[Data extracted from a collection]

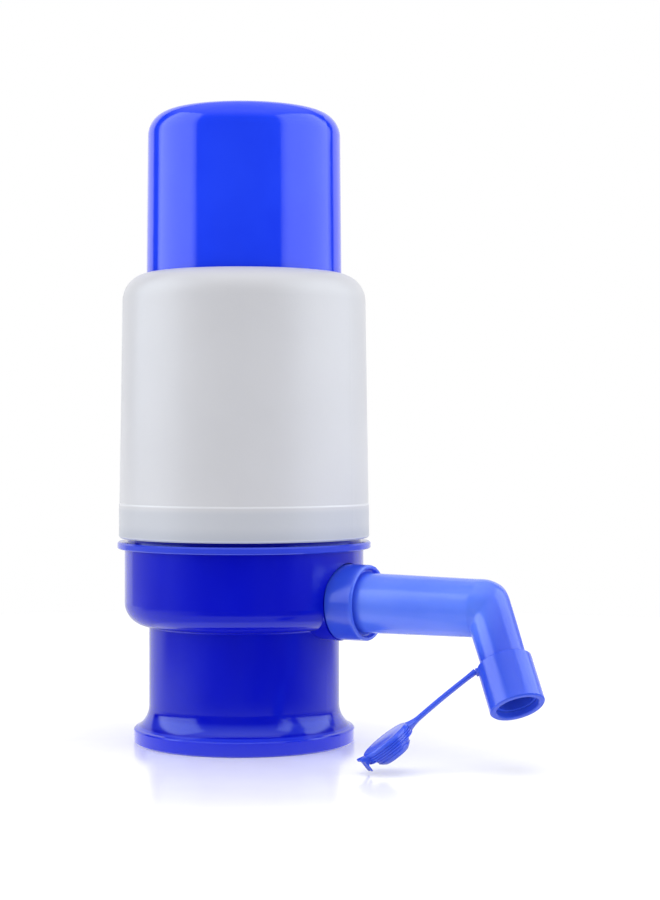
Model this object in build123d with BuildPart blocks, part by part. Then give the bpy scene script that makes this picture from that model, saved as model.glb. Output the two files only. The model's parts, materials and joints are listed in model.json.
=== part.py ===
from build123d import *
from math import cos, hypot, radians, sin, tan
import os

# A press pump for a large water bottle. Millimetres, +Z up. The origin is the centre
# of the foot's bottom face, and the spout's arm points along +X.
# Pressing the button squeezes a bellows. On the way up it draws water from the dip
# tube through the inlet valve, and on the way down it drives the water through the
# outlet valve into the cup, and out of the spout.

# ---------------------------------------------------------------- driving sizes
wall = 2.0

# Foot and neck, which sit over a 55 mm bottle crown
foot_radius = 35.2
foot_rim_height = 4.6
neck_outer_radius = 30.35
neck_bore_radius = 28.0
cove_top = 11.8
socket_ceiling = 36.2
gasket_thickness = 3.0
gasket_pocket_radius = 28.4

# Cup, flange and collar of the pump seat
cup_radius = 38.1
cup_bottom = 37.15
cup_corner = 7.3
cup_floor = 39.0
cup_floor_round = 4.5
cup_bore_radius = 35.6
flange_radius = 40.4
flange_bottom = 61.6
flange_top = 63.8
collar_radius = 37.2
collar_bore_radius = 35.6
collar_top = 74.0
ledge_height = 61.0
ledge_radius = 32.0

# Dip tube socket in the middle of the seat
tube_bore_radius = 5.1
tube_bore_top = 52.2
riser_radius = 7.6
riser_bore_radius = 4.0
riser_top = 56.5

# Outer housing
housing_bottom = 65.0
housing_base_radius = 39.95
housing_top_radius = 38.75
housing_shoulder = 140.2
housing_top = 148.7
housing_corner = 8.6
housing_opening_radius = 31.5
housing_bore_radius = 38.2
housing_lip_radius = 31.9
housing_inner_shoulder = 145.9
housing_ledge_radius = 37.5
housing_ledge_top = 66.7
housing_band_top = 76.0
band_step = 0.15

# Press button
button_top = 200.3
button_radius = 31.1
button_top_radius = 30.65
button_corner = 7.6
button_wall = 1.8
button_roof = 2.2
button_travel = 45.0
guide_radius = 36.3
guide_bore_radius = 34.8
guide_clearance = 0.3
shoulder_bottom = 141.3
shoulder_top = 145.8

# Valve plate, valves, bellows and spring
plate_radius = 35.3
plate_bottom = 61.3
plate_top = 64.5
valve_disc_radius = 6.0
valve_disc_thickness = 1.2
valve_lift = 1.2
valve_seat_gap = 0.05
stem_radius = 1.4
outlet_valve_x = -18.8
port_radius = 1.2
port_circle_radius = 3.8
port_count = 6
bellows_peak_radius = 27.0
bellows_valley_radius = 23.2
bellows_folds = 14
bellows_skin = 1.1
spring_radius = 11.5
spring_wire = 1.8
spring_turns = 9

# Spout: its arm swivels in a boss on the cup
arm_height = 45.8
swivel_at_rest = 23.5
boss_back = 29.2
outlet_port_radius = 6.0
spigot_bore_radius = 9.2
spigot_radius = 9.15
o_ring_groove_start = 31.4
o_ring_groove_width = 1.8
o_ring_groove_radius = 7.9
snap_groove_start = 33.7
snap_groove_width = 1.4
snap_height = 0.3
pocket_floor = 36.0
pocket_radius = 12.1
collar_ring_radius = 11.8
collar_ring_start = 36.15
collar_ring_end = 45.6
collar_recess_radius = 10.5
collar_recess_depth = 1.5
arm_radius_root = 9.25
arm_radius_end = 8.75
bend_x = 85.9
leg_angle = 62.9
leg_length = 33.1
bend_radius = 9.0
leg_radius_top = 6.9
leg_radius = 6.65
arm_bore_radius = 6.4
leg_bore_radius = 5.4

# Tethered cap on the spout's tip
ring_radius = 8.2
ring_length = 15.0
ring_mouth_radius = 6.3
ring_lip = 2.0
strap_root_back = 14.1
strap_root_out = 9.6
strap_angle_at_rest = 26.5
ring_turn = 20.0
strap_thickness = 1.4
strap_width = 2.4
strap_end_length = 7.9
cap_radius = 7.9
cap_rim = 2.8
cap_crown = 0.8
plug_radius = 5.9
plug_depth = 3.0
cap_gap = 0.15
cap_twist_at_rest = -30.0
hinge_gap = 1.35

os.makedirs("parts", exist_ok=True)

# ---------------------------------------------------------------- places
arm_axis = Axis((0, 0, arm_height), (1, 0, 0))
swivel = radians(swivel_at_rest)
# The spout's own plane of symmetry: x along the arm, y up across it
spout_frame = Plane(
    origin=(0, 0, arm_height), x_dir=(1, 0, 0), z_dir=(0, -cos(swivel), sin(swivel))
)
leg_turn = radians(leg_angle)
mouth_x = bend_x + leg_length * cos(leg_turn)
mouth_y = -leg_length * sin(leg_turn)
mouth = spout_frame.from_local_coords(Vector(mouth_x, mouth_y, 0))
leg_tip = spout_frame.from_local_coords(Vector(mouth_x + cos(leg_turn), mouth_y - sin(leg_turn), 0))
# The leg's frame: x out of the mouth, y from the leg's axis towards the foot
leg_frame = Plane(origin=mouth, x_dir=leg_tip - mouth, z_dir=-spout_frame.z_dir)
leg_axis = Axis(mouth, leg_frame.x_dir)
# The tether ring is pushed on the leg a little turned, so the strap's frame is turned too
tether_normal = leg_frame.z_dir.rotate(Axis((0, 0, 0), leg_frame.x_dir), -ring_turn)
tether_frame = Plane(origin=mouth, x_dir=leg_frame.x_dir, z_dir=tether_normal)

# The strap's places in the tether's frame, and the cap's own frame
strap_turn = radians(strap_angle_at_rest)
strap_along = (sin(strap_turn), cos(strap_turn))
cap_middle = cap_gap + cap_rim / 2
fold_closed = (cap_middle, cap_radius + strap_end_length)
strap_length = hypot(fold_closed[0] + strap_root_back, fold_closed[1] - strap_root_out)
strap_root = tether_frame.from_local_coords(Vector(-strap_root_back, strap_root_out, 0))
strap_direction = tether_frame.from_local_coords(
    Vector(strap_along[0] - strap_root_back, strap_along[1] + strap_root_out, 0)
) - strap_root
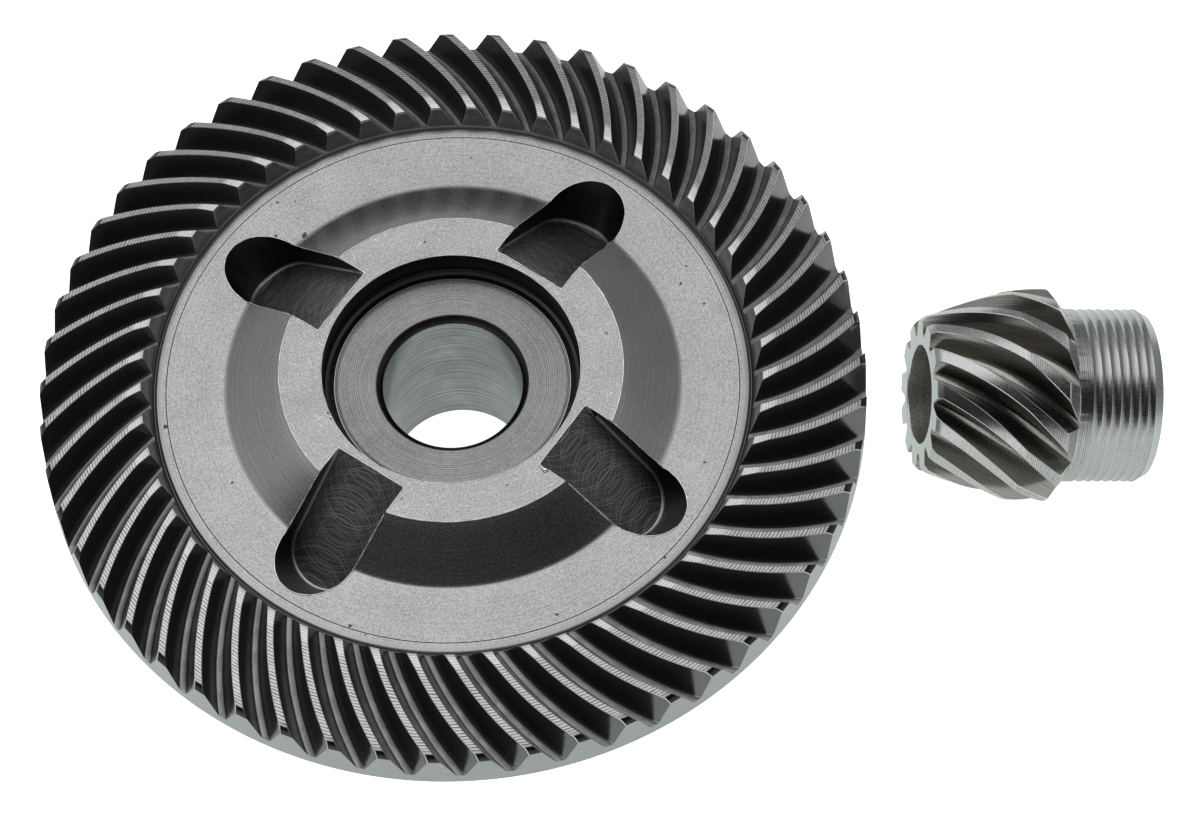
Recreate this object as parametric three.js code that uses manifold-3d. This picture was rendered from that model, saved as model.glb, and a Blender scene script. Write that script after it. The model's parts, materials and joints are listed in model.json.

▸ **Exercise prompt**: Copy all the lines, exactly.

▸ **Answer to this exercise**:
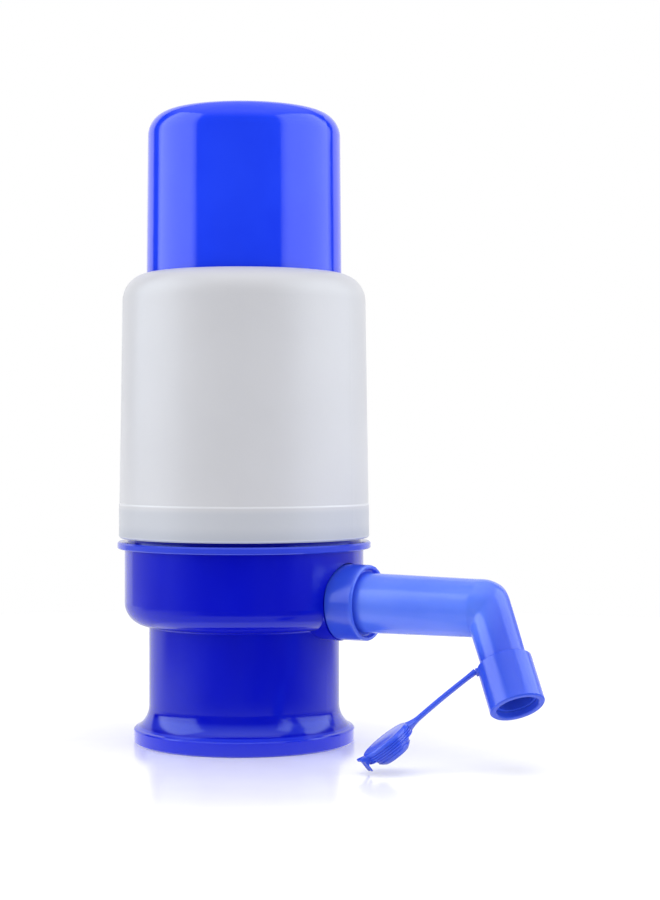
Model this object in build123d with BuildPart blocks, part by part. Then give the bpy scene script that makes this picture from that model, saved as model.glb. Output the two files only. The model's parts, materials and joints are listed in model.json.
=== part.py ===
from build123d import *
from math import cos, hypot, radians, sin, tan
import os

# A press pump for a large water bottle. Millimetres, +Z up. The origin is the centre
# of the foot's bottom face, and the spout's arm points along +X.
# Pressing the button squeezes a bellows. On the way up it draws water from the dip
# tube through the inlet valve, and on the way down it drives the water through the
# outlet valve into the cup, and out of the spout.

# ---------------------------------------------------------------- driving sizes
wall = 2.0

# Foot and neck, which sit over a 55 mm bottle crown
foot_radius = 35.2
foot_rim_height = 4.6
neck_outer_radius = 30.35
neck_bore_radius = 28.0
cove_top = 11.8
socket_ceiling = 36.2
gasket_thickness = 3.0
gasket_pocket_radius = 28.4

# Cup, flange and collar of the pump seat
cup_radius = 38.1
cup_bottom = 37.15
cup_corner = 7.3
cup_floor = 39.0
cup_floor_round = 4.5
cup_bore_radius = 35.6
flange_radius = 40.4
flange_bottom = 61.6
flange_top = 63.8
collar_radius = 37.2
collar_bore_radius = 35.6
collar_top = 74.0
ledge_height = 61.0
ledge_radius = 32.0

# Dip tube socket in the middle of the seat
tube_bore_radius = 5.1
tube_bore_top = 52.2
riser_radius = 7.6
riser_bore_radius = 4.0
riser_top = 56.5

# Outer housing
housing_bottom = 65.0
housing_base_radius = 39.95
housing_top_radius = 38.75
housing_shoulder = 140.2
housing_top = 148.7
housing_corner = 8.6
housing_opening_radius = 31.5
housing_bore_radius = 38.2
housing_lip_radius = 31.9
housing_inner_shoulder = 145.9
housing_ledge_radius = 37.5
housing_ledge_top = 66.7
housing_band_top = 76.0
band_step = 0.15

# Press button
button_top = 200.3
button_radius = 31.1
button_top_radius = 30.65
button_corner = 7.6
button_wall = 1.8
button_roof = 2.2
button_travel = 45.0
guide_radius = 36.3
guide_bore_radius = 34.8
guide_clearance = 0.3
shoulder_bottom = 141.3
shoulder_top = 145.8

# Valve plate, valves, bellows and spring
plate_radius = 35.3
plate_bottom = 61.3
plate_top = 64.5
valve_disc_radius = 6.0
valve_disc_thickness = 1.2
valve_lift = 1.2
valve_seat_gap = 0.05
stem_radius = 1.4
outlet_valve_x = -18.8
port_radius = 1.2
port_circle_radius = 3.8
port_count = 6
bellows_peak_radius = 27.0
bellows_valley_radius = 23.2
bellows_folds = 14
bellows_skin = 1.1
spring_radius = 11.5
spring_wire = 1.8
spring_turns = 9

# Spout: its arm swivels in a boss on the cup
arm_height = 45.8
swivel_at_rest = 23.5
boss_back = 29.2
outlet_port_radius = 6.0
spigot_bore_radius = 9.2
spigot_radius = 9.15
o_ring_groove_start = 31.4
o_ring_groove_width = 1.8
o_ring_groove_radius = 7.9
snap_groove_start = 33.7
snap_groove_width = 1.4
snap_height = 0.3
pocket_floor = 36.0
pocket_radius = 12.1
collar_ring_radius = 11.8
collar_ring_start = 36.15
collar_ring_end = 45.6
collar_recess_radius = 10.5
collar_recess_depth = 1.5
arm_radius_root = 9.25
arm_radius_end = 8.75
bend_x = 85.9
leg_angle = 62.9
leg_length = 33.1
bend_radius = 9.0
leg_radius_top = 6.9
leg_radius = 6.65
arm_bore_radius = 6.4
leg_bore_radius = 5.4

# Tethered cap on the spout's tip
ring_radius = 8.2
ring_length = 15.0
ring_mouth_radius = 6.3
ring_lip = 2.0
strap_root_back = 14.1
strap_root_out = 9.6
strap_angle_at_rest = 26.5
ring_turn = 20.0
strap_thickness = 1.4
strap_width = 2.4
strap_end_length = 7.9
cap_radius = 7.9
cap_rim = 2.8
cap_crown = 0.8
plug_radius = 5.9
plug_depth = 3.0
cap_gap = 0.15
cap_twist_at_rest = -30.0
hinge_gap = 1.35

os.makedirs("parts", exist_ok=True)

# ---------------------------------------------------------------- places
arm_axis = Axis((0, 0, arm_height), (1, 0, 0))
swivel = radians(swivel_at_rest)
# The spout's own plane of symmetry: x along the arm, y up across it
spout_frame = Plane(
    origin=(0, 0, arm_height), x_dir=(1, 0, 0), z_dir=(0, -cos(swivel), sin(swivel))
)
leg_turn = radians(leg_angle)
mouth_x = bend_x + leg_length * cos(leg_turn)
mouth_y = -leg_length * sin(leg_turn)
mouth = spout_frame.from_local_coords(Vector(mouth_x, mouth_y, 0))
leg_tip = spout_frame.from_local_coords(Vector(mouth_x + cos(leg_turn), mouth_y - sin(leg_turn), 0))
# The leg's frame: x out of the mouth, y from the leg's axis towards the foot
leg_frame = Plane(origin=mouth, x_dir=leg_tip - mouth, z_dir=-spout_frame.z_dir)
leg_axis = Axis(mouth, leg_frame.x_dir)
# The tether ring is pushed on the leg a little turned, so the strap's frame is turned too
tether_normal = leg_frame.z_dir.rotate(Axis((0, 0, 0), leg_frame.x_dir), -ring_turn)
tether_frame = Plane(origin=mouth, x_dir=leg_frame.x_dir, z_dir=tether_normal)

# The strap's places in the tether's frame, and the cap's own frame
strap_turn = radians(strap_angle_at_rest)
strap_along = (sin(strap_turn), cos(strap_turn))
cap_middle = cap_gap + cap_rim / 2
fold_closed = (cap_middle, cap_radius + strap_end_length)
strap_length = hypot(fold_closed[0] + strap_root_back, fold_closed[1] - strap_root_out)
strap_root = tether_frame.from_local_coords(Vector(-strap_root_back, strap_root_out, 0))
strap_direction = tether_frame.from_local_coords(
    Vector(strap_along[0] - strap_root_back, strap_along[1] + strap_root_out, 0)
) - strap_root
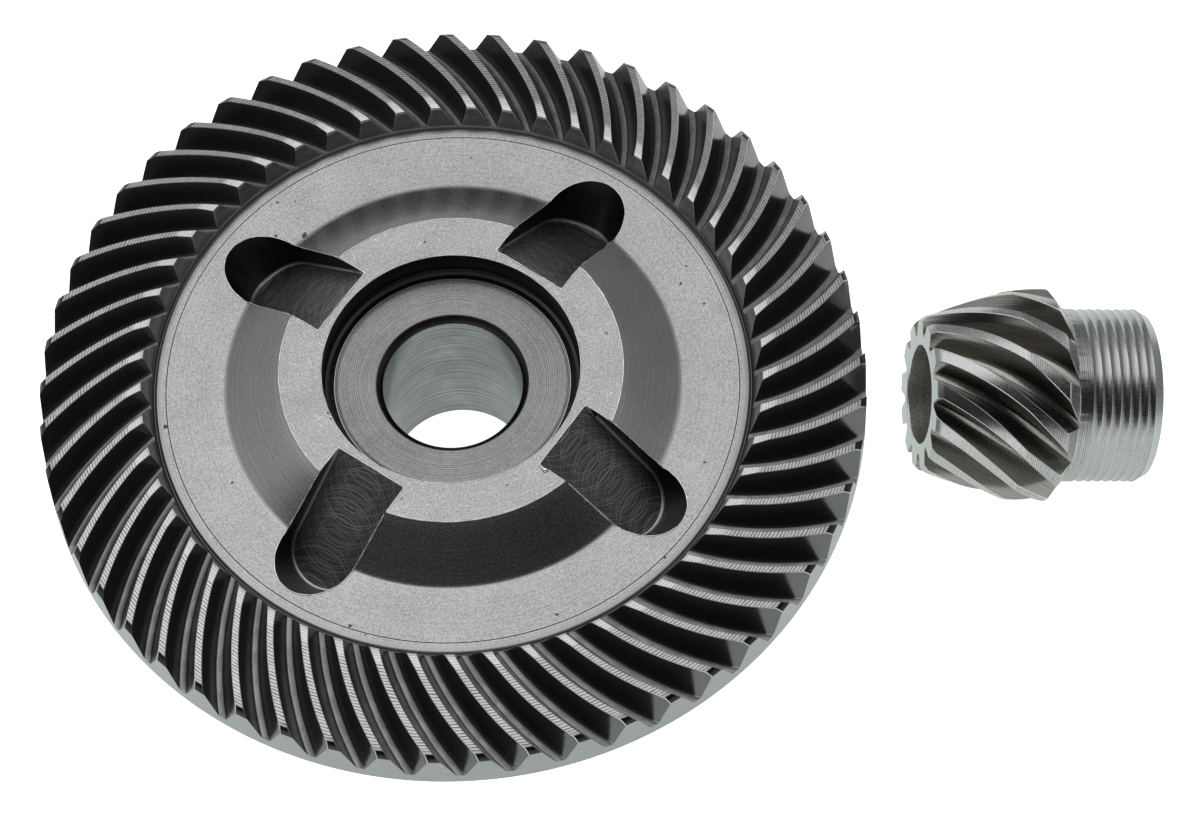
Recreate this object as parametric three.js code that uses manifold-3d. This picture was rendered from that model, saved as model.glb, and a Blender scene script. Write that script after it. The model's parts, materials and joints are listed in model.json.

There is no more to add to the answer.